Zamanın yavaş aktığı yerlerden geçiyorum.

Daha doğrusu zamanın, zamanından önce geçmediği yerlerdeyim… 

İnsanlar yaşlanıyor ama ihtiyarlamıyor. Olgunlaşıyor. Büyüyor. Fekat meseleleri büyütmüyor. Hakkını veriyor. Böylece de hakkından geliyor…

Zamanın, insanı beklediği topraklardayım.

Durak olarak kullanılan yer yok. Durmak diye bir şey yok. Beklemek, zamanın hakkını vermek…

Şükür ki zamandan zamana fark var. Şükür ki insan zamana yaşlanmış. Şükür ki zamandan insana fark var. Şükür ki zaman var. Şükür ki insandan zamana uzanan zamanlar var. Şükür ki insandan insana uzanan insanlar var. Şükür ki şükretmeyi biliyor insanoğlu…

Zamanın insanla diyalogda olduğu yerlerdeyim.

Dinlemeyi bilen en iyi arkadaşın zaman olduğunu biliyorum da, zamanın, dinleyen insana karşı bu denli konuşkan olduğunun farkında değildim.

Zamanın nasıl bir şey olduğunu öğrendiğimi söyleyemem. Ama zamanın kendisini hissettirdiği vakitlerin farkına varmaya başladığımın farkına varıyorum.

İnsan, yaşadıkça farkındalığı artan yaratık…

Zaman ile ilişkisini gözden geçirmeli insan. Özden sorunlu… Kendinden çok ötede aradığı bir kendilik söz konusu.

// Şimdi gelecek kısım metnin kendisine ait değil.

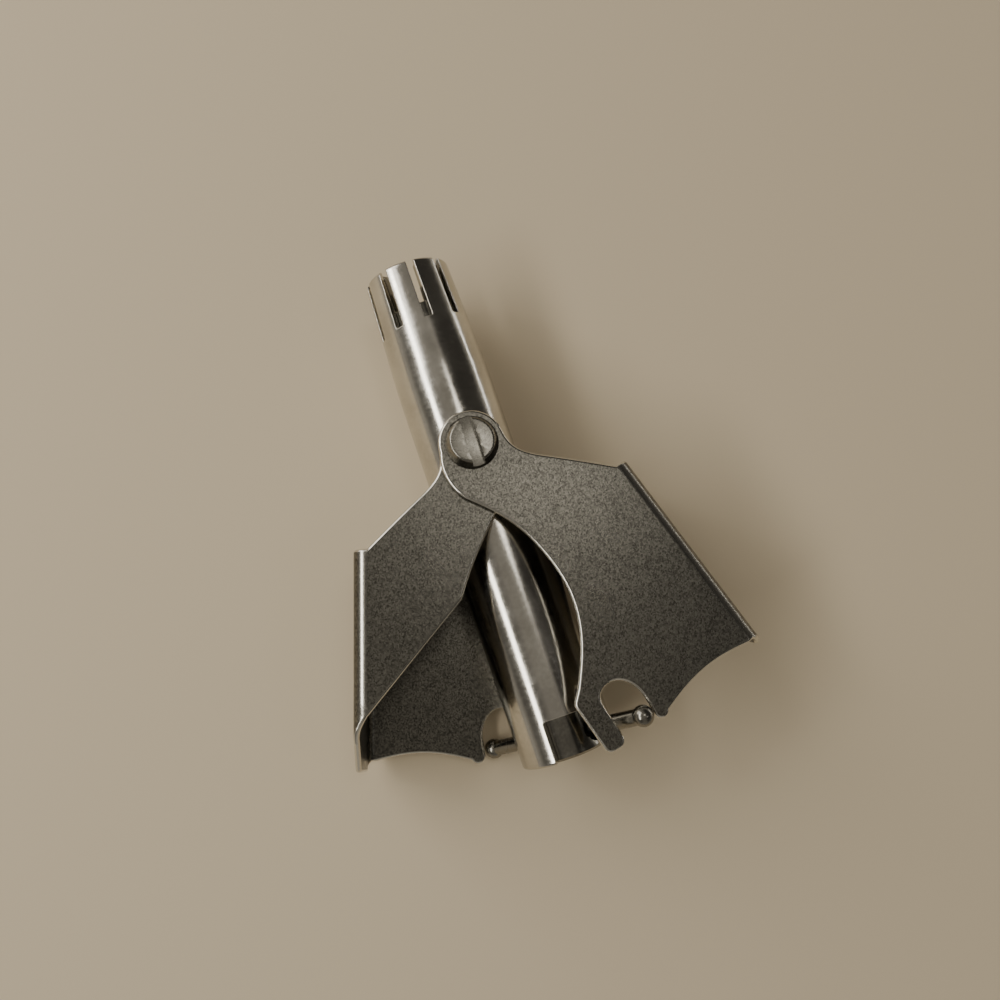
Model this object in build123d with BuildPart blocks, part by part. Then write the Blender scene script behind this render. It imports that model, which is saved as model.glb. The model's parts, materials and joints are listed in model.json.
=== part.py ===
"""Manual squeeze trimmer: a slotted head tube, a rotary inner cutter and two pivoting sheet wings."""
import os
from math import cos, radians, sin

from build123d import *

# Places along the tube are counted from the pivot, +Y towards the cutting head.
pivot_y = 5.72

tube_r = 5.0
tube_bore_r = 4.1
tube_tip = 21.0
tube_end = -32.1
taper_start = 9.0
tip_r = 4.55
tip_round = 0.4

slot_count = 9
slot_width = 0.85
slot_depth = 6.5
slot_phase = 4.0

window_height = 4.2
window_from = -24.5
window_to = 56.0

cutter_r = 4.02
cutter_bore_r = 3.2
cutter_bore_depth = 17.0
cutter_tip = 20.7
cutter_slot_root = 16.4
cutter_slot_width = 0.9
cutter_slot_overrun = 0.6
cutter_chamfer = 0.25

pin_y = -30.1
pin_angle = 43.1
pin_r = 0.8
pin_recess_r = 1.3
pin_recess_depth = 0.9
ball_r = 1.05
ball_reach = 10.1
axis_z = ball_reach * cos(radians(pin_angle)) + ball_r

sheet = 0.6
stack_gap = 0.1
collar_top = 5.7
small_plate_z = collar_top + stack_gap
large_plate_z = small_plate_z + sheet + stack_gap
large_top_z = large_plate_z + sheet
head_z = large_top_z + stack_gap
eye_r = 3.3
neck_r = 1.9
eye_clearance = 0.05
eye_hole_r = neck_r + eye_clearance

collar_r = 3.1
spigot_r = 1.7
spigot_foot_z = 4.2
thread_r = 1.0
thread_foot_z = 4.7

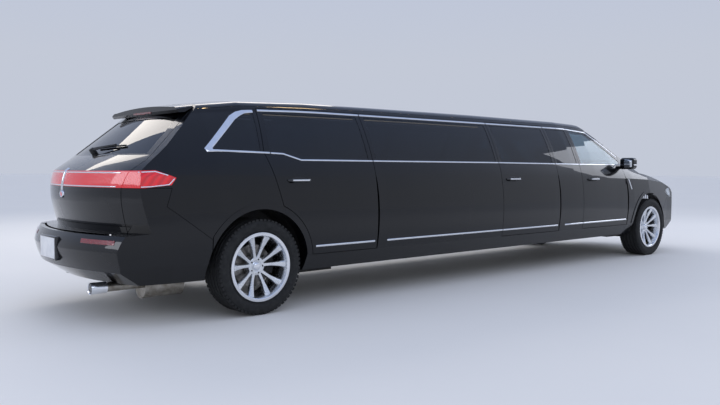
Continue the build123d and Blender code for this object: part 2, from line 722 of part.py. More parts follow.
def front_panels():
    """Hood, front fenders, front bumper, grille and headlamps."""
    hood = (outer & hood_region()) - shifted(outer, 0, 0, -20)
    hood = hood - turned_edge(hood_hinge_x, hood_hinge_z, 720.0, 83.5, 167.0)
    for side in (-1, 1):
        y0, y1 = sorted((side * 641, side * 654))
        arm = block(hood_hinge_x - 12, cowl_x + 10, y0, y1, hood_hinge_z - 11, hood_hinge_z + 11)
        rise = block(cowl_x - 25, cowl_x + 10, y0, y1, hood_hinge_z - 11, hood_hinge_z + 60)
        hood = hood + (arm + (rise & outer))
        hood = hood - tube((hood_hinge_x, side * 600, hood_hinge_z), (0, side, 0), 6.0 + fit_gap, 100)
    keep("hood", hood)

    nose_half = outer_half[-1] & block(fender_rear, x_nose + 100, -1200, 0, 200, 1300)
    sheet = nose_half - fender_inside(-1)
    fender = sheet - grown_prism(front_bumper_view, panel_gap) - grown_prism(headlamp_view, 1.0)
    fender = fender - hood_region(shut_gap)
    fender = fender - block(fender_rear - 1, cowl_x + 40, -1200, 0, pillar_foot - panel_gap, 1300)
    fender = fender - behind_cowl_line(8) - wheel_arch(x_front_axle, -1, arch_radius, 300)
    fender = fender - hinge_sweep("front_door", -1)
    fender = fender - block(x_front_axle + 600, x_nose + 100, -headlamp_inner_y, 0, 200, 1300)
    fender = fender + arch_lip(x_front_axle, -1, x_front_axle - 500, x_front_axle + 416)
    keep("front_fenders", Compound([fender, mirrored(fender)]))

    cover = sheet & (side_prism(front_bumper_view, -1200, 0)
                     + block(x_front_axle + 700, x_nose + 100, -headlamp_inner_y + 2, 0, 740, 1000))
    cover = cover - wheel_arch(x_front_axle, -1, arch_radius, 300) - hood_region(shut_gap)
    openings = front_prism(grille_view, x_front_axle + 500, x_nose + 100)
    lower = front_prism([(-1, 300), (-1, 420), (-480, 420), (-430, 300)], x_front_axle + 500, x_nose + 100)
    cover = cover - openings - lower
    keep("front_bumper", cover + mirrored(cover))

    core = (outer_half[-1] & openings) - shifted(outer, -26, 0, 0)
    inside = grown_front(grille_view, -12, x_front_axle + 500, x_nose + 100)
    slots = []
    for i in range(13):
        y = -60 - grille_pitch * i
        slots.append(block(x_front_axle + 500, x_nose + 100, y - 9, y + 9, 480, 900) & inside)
    grille = core.cut(*slots)
    keep("grille", Compound([grille, mirrored(grille)]))

    lamp = nose_half & side_prism(headlamp_view, -1200, -headlamp_inner_y)
    lamp = lamp - shifted(outer, -45, 34, 0) - hood_region(shut_gap)
    keep("headlamps", Compound([lamp, mirrored(lamp)]))


hood_hinge_x = cowl_x - 135
hood_hinge_z = 1075.0


def windscreen():
    """Curved windscreen between the front pillars."""
    region = front_prism(screen_view, roof_front + 1, x_front_axle + 300) & behind_cowl_line(-63)
    pane = (shifted(outer, z=-2) & region) - shifted(outer, z=-8.5)
    keep("windscreen", pane)


def bulkhead():
    """Firewall, door posts, cowl panel and the hood's hinge brackets."""
    tucked = fender_inside(-1) & fender_inside(1) & shifted(outer, z=-26)
    x_wall = x_front_axle - 550
    wall = block(x_wall, x_wall + 36, -900, 900, floor_top - floor_plate, 1118) & tucked
    post = block(fender_rear, x_wall + 2, -1000, -860, sill_height, pillar_foot - panel_gap) & tucked
    post = post - hinge_sweep("front_door", -1)
    post = post + hinge_arms("front_door", -1)
    tray = block(x_wall + 30, cowl_x - 20, -700, 700, 985, 1003)
    cowl = outer & behind_cowl_line(2) & front_prism(screen_view, x_front_axle - 400, x_front_axle + 100)
    cowl = (cowl - behind_cowl_line(-62)) - shifted(outer, z=-14)
    riser = block(cowl_x - 100, cowl_x - 60, -600, 600, 1000, 1200) & shifted(outer, z=-12)
    body = joined([wall, post, mirrored(post), tray, cowl, riser])
    for side in (-1, 1):
        for y in (622, 662):
            y0, y1 = sorted((side * y, side * (y + 12)))
            body = body + block(hood_hinge_x - 14, hood_hinge_x + 14, y0, y1, 1000, hood_hinge_z + 12)
        body = body + tube((hood_hinge_x, side * 622, hood_hinge_z), (0, side, 0), 6.0, 52)
        slot = block(cowl_x - 140, cowl_x + 30, side * 634.5, side * 660.5, 1006, 1200)
        slot = slot - tube((hood_hinge_x, side * 622, hood_hinge_z), (0, side, 0), 6.0, 52)
        body = body - slot
    keep("bulkhead", body)


def floor():
    """Floor pan between the sills, with wheel tubs at the rear."""
    x_wall = x_front_axle - 550
    pan = block(x_rear_axle - 800, x_wall, -780, 780, floor_top - floor_plate, floor_top)
    for side in (-1, 1):
        pan = pan - wheel_arch(x_rear_axle, side, arch_radius, tub_y + 14)
        tub = wheel_arch(x_rear_axle, side, arch_radius + 14, tub_y, 900)
        tub = tub - wheel_arch(x_rear_axle, side, arch_radius, tub_y + 14, 910)
        pan = pan + (tub & cabin)
    keep("floor_pan", pan)


tub_y = 641.0
rail_y = 425.0
rail_width = 70.0
rail_top = floor_top - floor_plate
rail_bottom = 262.0


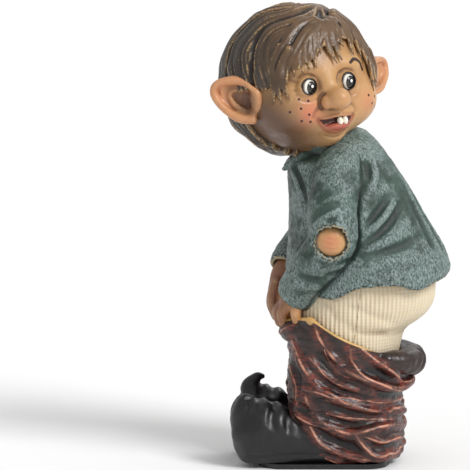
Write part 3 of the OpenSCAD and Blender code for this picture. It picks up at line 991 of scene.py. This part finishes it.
HEM = ((-20, 60.6), (-8, 61.6), (0.7, 63.4), (10.6, 66.4), (21.5, 66.8), (32, 66.4), (46, 69.6))
WAIST = ((-20, 53), (-14, 54.6), (-7, 54.8), (0, 50.8), (10.6, 44.9), (20, 42.4), (34, 40.4))
SEAM_DEPTH, SEAM_WIDTH = 1.0, 1.3  # groove where a sleeve meets the tunic
COLLAR_FRONT = ((8.5, -15), (3.5, -12.5), (0, -8))  # depth below the top of the tunic, and its front there
COLLAR_POINTS = (
    ((-7, -7, 113, 2.6), (-12.6, -5.4, 110.6, 2.2), (-17, -4, 107.6, 0.9)),
    ((-7, 7, 113, 2.6), (-12.6, 4.4, 110.6, 2.2), (-16.4, 3, 108, 0.9)),
)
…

Devanızın aynı zamanda derdiniz olma riskini düşünsenize…

Ne çare!

Köklü çözüm arama sorunsalımızı da bu meseleye eklemleyelim.

İnsan farkında olmalı ki, hiçbir meseleyi tam olarak çözemez. Gerek de yok.

Kesin çözüm, emin olamayanların yumuşak karnıdır. Daha doğrusu, emin olmak zorunda hissedenlerin…

Emin olmak, emanetle kurulan irtibatın neticesine bakar. Sen, sana emanet bırakılan şeylere hakkını verdin mi ki emin olmak ya da olunmak derdindesin. Bu zaten kimsenin sana vereceği paye değil. Kendinin de… Kararı verecek olan zamandır.

Yine geldik mi zamana!

Karar verici unsur olarak zaman…

Kendini teslim etmen gereken ama kesinlikle teslim olmaman gereken zaman…

Hem düşman, hem dost…

Zamanın hızlı aktığı yerlerde yaşıyorum. Şu an zamanın başka aktığı yerlerdeyim fekat zamanın benden hızlı ve hırslı olduğu yerlerde yaşıyorum. Haliyle zamana karşı istikrarsız bir statüko gözetiyorum.

Farkında olduğunu iddia edenin farkında olduğu şey farkında olması gerekenden uzak bir farkındalıktır.

Ol sebeptendir ki, kendimden büyük iddiaların berisindeyim. Hep öyle oldum diyemem ama hayatın yönlendirdiği istikamet burası.

Ya sen!

Peki, o!

Özne çok mühim değil.

Öz ne? Mesele bu…

Cevap vermek de değil. Soru sormak ve aramak. Cevap ya kendini sana bırakır ya da farkında olmadan seninle kol kola yaşar.

Zaman gibi…

Yani zaman, cevabın kendi olduğu kadar soruları kucağında taşıyan sandıktır. Hazine sandıklarımızdan bize daha yakındır.

O sandığın sahibiyse zaman, kilidi insan…

Ya da sahipse insan sandığa, kilidi zaman…

Hem cevap, hem soru…

Zamanın insanı beklediği topraklardayım dedim ya…

İnsanın mahvetme çabasına rağmen sabırla insanı bekleyen zamana şahit oldum.

Kahrolası benliğinin cenderesindeki insanı tebessümle bekleyen zaman…

Tebessüm eden zaman…

Somurtan insana hayatın her aşamasında tebessüm eden zaman…

Şükür ki tebessüm var. Şükür ki zaman var. Şükür ki zamandan zamana fark var. Şükür ki içinde bulunduğum zamandan yol aldığım zamana fark var. Şükür ki zamanın beni beklediği yere dönme ihtimali var.